CeO2 and Nb2O5 modified Ni-YSZ anode for solid oxide fuel cell

Abstract

Ni sintering at high temperature (∼ 800 °C) operation drastically degrades the performance of Ni-yttria-stabilized zirconia (YSZ) anode in solid oxide fuel cell (SOFC). Mixed ionic and electronic conductive oxides such as CeO2 and Nb2O5 enhance the dispersion of Ni, CeO2 enhances the redox behavior and promotes charge transfer reactions, and Nb2O5 increases the triple phase boundary.

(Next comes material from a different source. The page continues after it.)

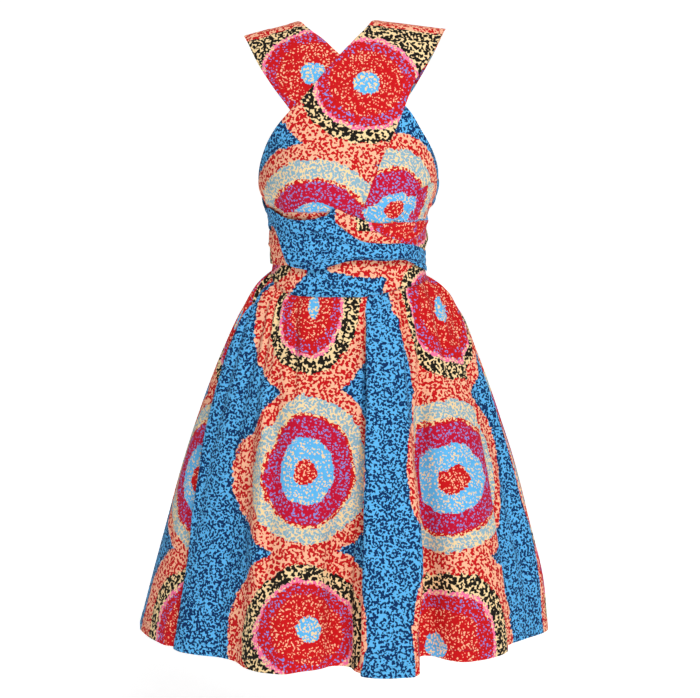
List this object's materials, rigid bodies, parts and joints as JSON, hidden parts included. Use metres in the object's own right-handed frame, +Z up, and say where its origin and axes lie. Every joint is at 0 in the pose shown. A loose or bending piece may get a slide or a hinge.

In the present work, anode-supported SOFC is fabricated and tested in H2 fuel at 800 °C. YSZ and lanthanum strontium manganite (LSM)-YSZ are used as the electrolyte and composite cathode with NiO-YSZ, CeO2-NiO-YSZ, and Nb2O5-NiO-YSZ as an anode. The peak power density obtained for the cell with 10% CeO2–30% NiO-YSZ anode at the 5 and 25 h of operation is 330 and 290 mW cm−2 which is higher than that for 40% NiO-YSZ anode (275 mW cm−2 at 5 h). The peak power density obtained for the cell with 10% Nb2O5–30% NiO-YSZ anode at the 5 and 25 h of operation is 301 and 285 mW cm−2 which is higher than that for 40% NiO-YSZ anode (275 mW cm−2 at 5 h). Physical characterization has been carried to study morphology, elemental analysis, particle size, and phase formation of the fabricated anode before and after cell operation to correlate the cell performance.